Cardinal Key member Taryn Sohal (front) and Susan Caman volunteering at the Homecoming tailgate with Jake Wehmer. —Submitted by Taryn Sohal.



DeDecker says Cardinal Key volunteers at both Mary Immaculate Catholic School and Head Start to mentor students to show how Cardinal Key has “a heart for service” that extends into the future.

“Being an academic is not as important as having a heart for service,” DeDecker says. “We rarely call it Cardinal Key Honor Society. It is Cardinal Key, and Cardinal Key is service.”

Blue Key Service Grows Leadership

Senior Connor Burton, Blue Key president, says he agrees with DeDecker’s assessment that Blue Key’s main goal is service.

“Our goal is that we’re very service-oriented,” Burton says. “It’s not uncommon, even though we only have so many guys, for us to go well over 1,000 service hours [total] in a semester.”

Other than recurring events like tutoring at Ray Miller Elementary School and volunteering at the Adair County Humane Society, Burton says their members partake in summer-long service projects.

Burton says Blue Key has its own set of desired qualities it wants its members to exhibit — leadership, service, scholarship and integrity or character.

New members must be at least a sophomore who meet a minimum 3.0 GPA and 45 credit hours, according to Blue Key’s website.

Burton says Blue Key then uses a stringent acceptance process taking place over three nights, in which candidates endure intimate interviews to fill one of the 29 open spots each year.

“We look for people to have these attributes, not to pretend or aspire to have them,” Burton says.

Burton says new members can expect tough questions intended to determine if they already have the four qualities, especially leadership, and how they prove it in their daily lives.

Burton says new members don’t always have good leadership qualities when they first join, but rather learn from experience in the organization. He says his own personal experience, as a president and executive in other organizations at Truman, reflects this idea.

“I have a pretty good list of examples of why I’m a leader, but interviewing for Blue Key, I didn’t consider that my strength,” Burton says. “Blue Key has helped me grow just being around the other guys that have been leaders.”

Homecoming for Leadership

Zach Lepperd, Homecoming committee co-director, says Blue Key and Cardinal Key partner with the committee for various festivities, including the parade. The Homecoming committee demonstrates leadership, Lepperd adds.

“Leadership, in general and in the Homecoming Committee, is really important,” Lepperd says. “We’re a group of 15 individuals who are putting on an event for the entire student body and really engaging 1,500 individuals in daily events.”

Lepperd says Blue Key typically finds vehicles for the parade route. They also coordinate the parade and reach out to the community, including the Kirksville High School and local businesses, to involve them in the festivities.

Lepperd says Cardinal Key works with the Office of Advancement, sets up for the 5K race, assist with the parade, participates in the pep rally and tailgate with the alumni.

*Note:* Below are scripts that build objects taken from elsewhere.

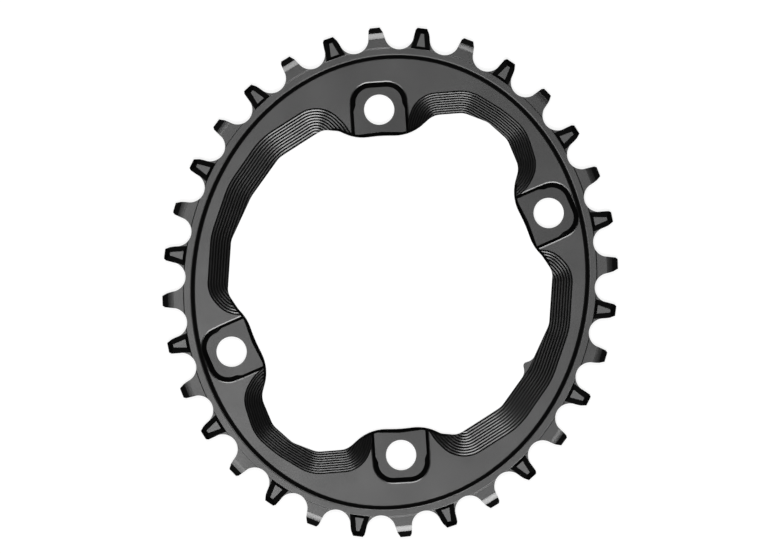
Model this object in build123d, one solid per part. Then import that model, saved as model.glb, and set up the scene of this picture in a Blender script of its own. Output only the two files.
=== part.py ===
"""Oval narrow-wide bicycle chainring, milled from one plate.

The ring lies flat on its back face: +Z comes out of the front face, the origin is on the axis of
the bolt circle at the back face, and +Y points at the crank arm, where the index nub is.
All lengths are in millimetres.
"""

import os
from math import atan2, cos, hypot, pi, radians, sin

from build123d import *

# Chain drive
CHAIN_PITCH = 12.7
TEETH = 32
OVALITY = 1.133  # long over short diameter of the pitch curve
OVAL_ANGLE = 23.96  # the long diameter, counter-clockwise from +X

# Thickness: the back face is at z = 0
BODY_THICKNESS = 4.2
TOOTH_CENTRE_Z = 2.0
BAND_THICKNESS = 2.1
WIDE_THICKNESS = 3.6
TIP_THICKNESS = 0.58

# Step between band and body, as depths inside the pitch curve
STEP_OUTER_DEPTH = 5.7
STEP_INNER_DEPTH = 6.42

# Gentle slope along the front edges of the step and the pockets, and at the foot of the step
EDGE_RUN = 0.3
EDGE_DROP = 0.05

# Bolts
BOLT_CIRCLE = 96.0
BOLT_ANGLE = 35.0  # each hole from the X axis
HOLE_RADIUS = 4.2
TAB_FLOOR_Z = 3.0

# Tooth outline, x along the pitch curve and y outward from the middle of the tooth's chord
SEAT_DEPTH = 4.0
SEAT_END = (2.41, -1.03)
TIP_Y = 2.65
LEAN_FLANK = ((-2.14, 0.3), (-1.87, 1.3), (-1.15, TIP_Y))
STEEP_FLANK = ((1.55, TIP_Y), (2.0, 2.05), (2.15, 1.0))
TIP_BEVEL_START = -0.45
TIP_BEVEL_BREAK = (1.1, 0.82)  # y, and half the thickness there

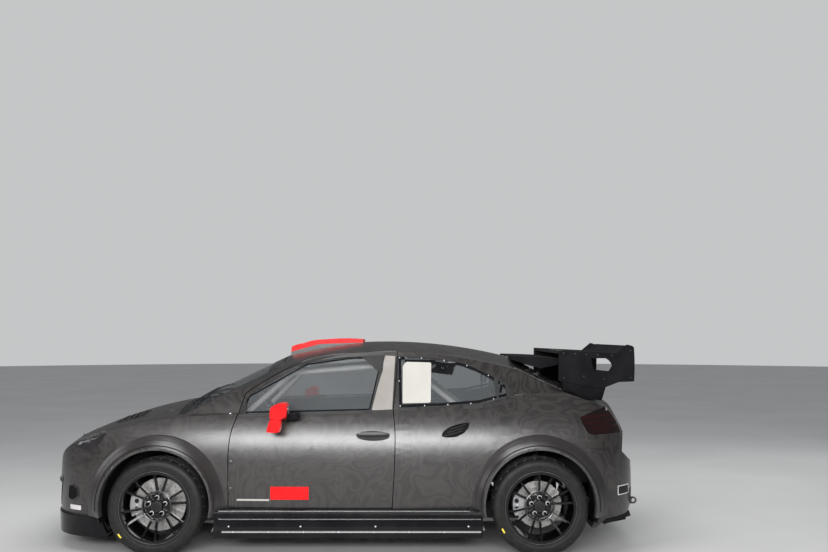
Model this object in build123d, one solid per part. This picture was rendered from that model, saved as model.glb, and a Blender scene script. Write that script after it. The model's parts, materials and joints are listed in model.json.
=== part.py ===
from build123d import *
import math
import os

# Rally car, in millimetres. The nose points to -X, the left side to -Y, and Z is up from the ground.
# The origin is on the ground, at the middle of the overall length and width.

# Main sizes
WHEELBASE = 2588.0
FRONT_OVERHANG = 870.0
REAR_OVERHANG = 745.0
WHEEL_Y = 785.0
TYRE_RADIUS = 325.0
TYRE_WIDTH = 216.0
LENGTH = WHEELBASE + FRONT_OVERHANG + REAR_OVERHANG
NOSE_X = -LENGTH / 2
TAIL_X = LENGTH / 2
FRONT_AXLE_X = NOSE_X + FRONT_OVERHANG
REAR_AXLE_X = FRONT_AXLE_X + WHEELBASE
AXLE_Z = TYRE_RADIUS

# Shell and gaps
DOOR_THICKNESS = 48.0
SILL_THICKNESS = 92.0
PILLAR_THICKNESS = 70.0
APERTURE_FLANGE = 34.0
PANEL_THICKNESS = 22.0
GLASS_THICKNESS = 5.0
GLASS_RECESS = 3.0
SHUT_GAP = 6.0
SEAT_GAP = 0.3

# Wheel arches and their flares
ARCH_RADIUS = 370.0
ARCH_RISE = 12.0
FLARE_BAND = 92.0
FLARE_Y = 912.0
FLARE_FOOT_Z = 262.0
HOUSING_RADIUS = 408.0
HOUSING_INNER_Y = 492.0
HOUSING_WALL = 6.0
LIP_Y = 846.0

# Half width used for the outer profile of each loft
BODY_EDGE_Y = 900.0
CABIN_EDGE_Y = 840.0
NOSE_BOW = 120.0
TAIL_BOW = 110.0


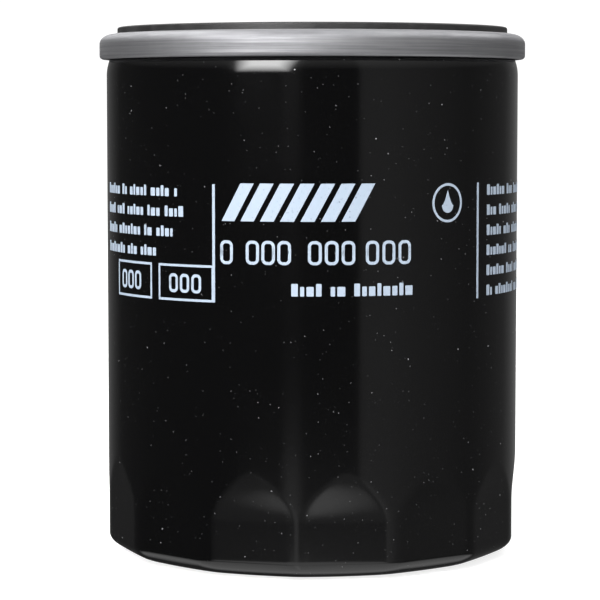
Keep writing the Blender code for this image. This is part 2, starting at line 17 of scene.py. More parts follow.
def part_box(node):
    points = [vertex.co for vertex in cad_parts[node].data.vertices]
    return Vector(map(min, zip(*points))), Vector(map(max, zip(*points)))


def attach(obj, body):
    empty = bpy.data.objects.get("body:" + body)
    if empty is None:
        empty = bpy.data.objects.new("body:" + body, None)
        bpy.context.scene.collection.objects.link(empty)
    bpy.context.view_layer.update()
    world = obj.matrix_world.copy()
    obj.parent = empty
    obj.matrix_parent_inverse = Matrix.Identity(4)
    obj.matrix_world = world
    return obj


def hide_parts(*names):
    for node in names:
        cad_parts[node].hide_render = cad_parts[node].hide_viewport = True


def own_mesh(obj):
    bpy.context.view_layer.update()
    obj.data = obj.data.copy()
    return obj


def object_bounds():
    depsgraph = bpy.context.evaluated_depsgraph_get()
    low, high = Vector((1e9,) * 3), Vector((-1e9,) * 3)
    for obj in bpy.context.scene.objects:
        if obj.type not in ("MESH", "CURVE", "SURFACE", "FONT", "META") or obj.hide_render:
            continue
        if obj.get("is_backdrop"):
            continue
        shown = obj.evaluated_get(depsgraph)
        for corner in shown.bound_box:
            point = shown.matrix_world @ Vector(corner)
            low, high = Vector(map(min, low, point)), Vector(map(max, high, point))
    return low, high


MM = 0.001
WELD = 0.0002 * MM  # points closer than this are one point

# Sizes repeated from the CAD
GAP = 0.3 * MM
CAN_RADIUS = 36.75 * MM
CAN_WALL = 0.4 * MM
CORNER_WIDTH = 6.5 * MM
CORNER_HEIGHT = 3.25 * MM
NECK_STEP = 0.55 * MM
NECK_LENGTH = 2.9 * MM
WELL_DEPTH = 1.2 * MM
WELL_SLOPE = 1.5 * MM
FLATS = 14
FLAT_DEPTH = 0.72 * MM
FLAT_LOW = 10.0 * MM
FLAT_HIGH = 18.7 * MM
FIRST_RIDGE = radians(-93.7)
SEAM_HEIGHT = 4.5 * MM
LID_SHEET = 0.4 * MM
FOLD_GAP = 0.7 * MM
CROWN_DROP = 1.8 * MM
SEAM_BEND = 0.7 * MM
GASKET_WIDTH = 4.0 * MM
RIM_HEIGHT = 2.5 * MM
PLATE_THICKNESS = 3.0 * MM
THREAD_RADIUS = 8.75 * MM
COLLAR_WALL = 3.2 * MM
INLETS = 8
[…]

“For me, approaching your leadership position in that you’re benefitting others and not exclusively yourself is a huge component of what it takes to be a leader,” Lepperd says.

The Psychology of Leadership

Psychology professor Yuna Ferguson says she believes caring for others is a good characteristic to be a leader, based on the concept of autonomy support.

“Autonomy support means that when you’re interacting with somebody, you respect them and value their opinions,” Ferguson says. “You allow them to make their own decisions—this is a good characteristic to have for a leader. Be somebody who supports others, validates them and not necessarily micromanage them.”